Die Gestaltung der Figur geht zurück auf das zu Ehren des Reformators Martin Luther von Ernst Rietschel (1804-1861) geschaffene und am 25. Juni 1868 enthüllte Lutherdenkmal in Worms, wo Luther 1521 vor dem Reichstag stand. Das Wormser Luther-Denkmal ist neben dem internationalen Reformationsdenkmal in Genf das weltweit größte Reformationsdenkmal. Diese Art von kleinformatiger Luther-Statuette mit Spieluhr wurde in leicht unterschiedlichen Versionen geliefert, mit jeweils unterschiedlichen Sockeln. Die trotzig heroische Haltung der Lutherstatuette korrespondiert mit der Melodie "Ein feste Burg", die als protestantisches Kampflied rezipiert wird. Das zur Spieluhr verniedlichte Zimmerdenkmal steht dazu in eigentümlichem Kontrast und dokumentiert die bürgerliche Aneignung des Reformators im ausgehenden 19. Jahrhundert. Die Bildnisse von Leitgestalten der Reformationszeit verweisen auf die Einheit der reformatorischen Bewegung, während mit den Ansichten der Schlosskirche und der Wartburg zwei bedeutende Stationen aus Luthers Leben herausgestellt werden.
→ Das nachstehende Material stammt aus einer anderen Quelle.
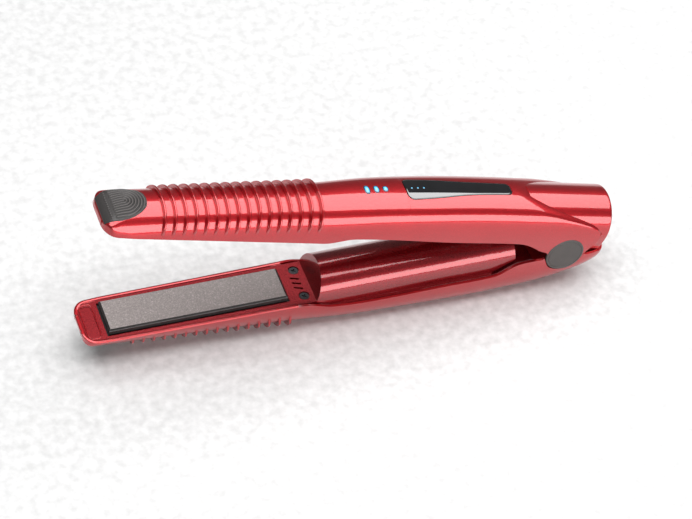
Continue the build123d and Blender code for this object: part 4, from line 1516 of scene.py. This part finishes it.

Martin Luther gehört zu den meistdargestellten Personen der Weltgeschichte. Bis heute begegnen uns Lutherdarstellungen im öffentlichen, kirchlichen und häuslichen Raum. Jede Epoche hat sich "ihr" Lutherbild geschaffen, den Reformator entweder verherrlicht oder für politische Zwecke instrumentalisiert. Während der Protestantismus bis ins 18. Jahrhundert Luther als "Kirchenvater", theologische Instanz oder auch aufgeklärten Geist verherrlicht, wird er im 19. und 20. Jahrhundert in Deutschland als Nationalheld vereinnahmt. Die im 20. Jahrhundert einsetzende Kommerzialisierung und Trivialisierung erreicht anlässlich des 500-jährigen Jubiläums der Reformation 2017 einen Höhepunkt: Luther-Souvenirs und Luther-Geschenkartikel scheinen auf Festveranstaltungen, in Museumsshops, Ladengeschäften und im Onlinehandel allgegenwärtig. [Wolfgang Knapp]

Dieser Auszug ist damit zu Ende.